Ken Richardson, who was released by Lewiston, called collect, naturally. He wanted a $1000 bonus, a release at the end of the season, and would talk salary from there.
He wound up with Vancouver.
Marv Williams wanted transportation to and from Mexico where he plays winter ball and $750 a month. He wound up with Vancouver.
We know the story of Dick Greco and his $900 a month plus a release at the end of the season. He wound up at Vancouver.
Later on there was Neil Sheridan — at a $700 bonus and $700 a month. Now with Vancouver.
Harvey Storey was offered $650 a month and turned it down.

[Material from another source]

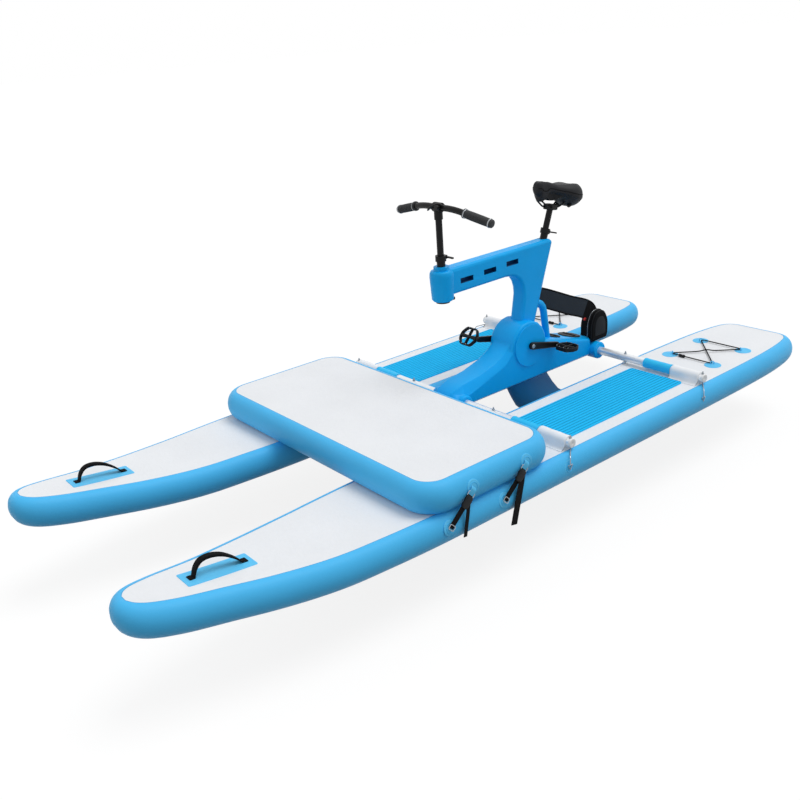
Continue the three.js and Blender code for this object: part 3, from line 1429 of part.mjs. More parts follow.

He could make more playing semi-pro and even Lewiston outbid the semi-pros.
Guy Fletcher, Al Yaylian, Eddie Bockman, all at Lewiston, all were available for a price but by paying that price to enough of them to be a pennant winner, Tri-City’s potential draw couldn’t offset the salaries.
Others Are Subsidized
Vancouver wouldn't be able to make It now if they were not subsidized by breweries, and although Lewiston is drawing well, it could not make it without putting periodic bites in one form or another on the citizenry.
You can’t blame the players themselves for asking for good salaries. They have just a few “money-earning” years and they have to get it while they are in their prime.
Baseball-playing, unlike most forms of earning a living, is not a profession where seniority means a bigger income.
Rather, the clubs themselves are to blame for ever agreeing to pay such salaries.
The goofy policy, the lack of safeguards, and the absence of anyone to enforce the few safeguards, could only lead to the situation we have now where two clubs so far outclass the rest of the league that it is hardly a league at all, and where the doormat teams, such as Tri-City and Wenatchee, are being killed at the gate by inability to compete.
Too Late Now
It is too late to do anything about it this season, either for Tri-City as a club or the WIL as a league, but next year some changes will have to be made to square things away.
The way things stack up now, Tri-City and Wenatchee are either financially supporting a B team in an A league, or Vancouver and Lewiston are supporting a AA team in an A league.
One way or the other, it doesn’t make sense.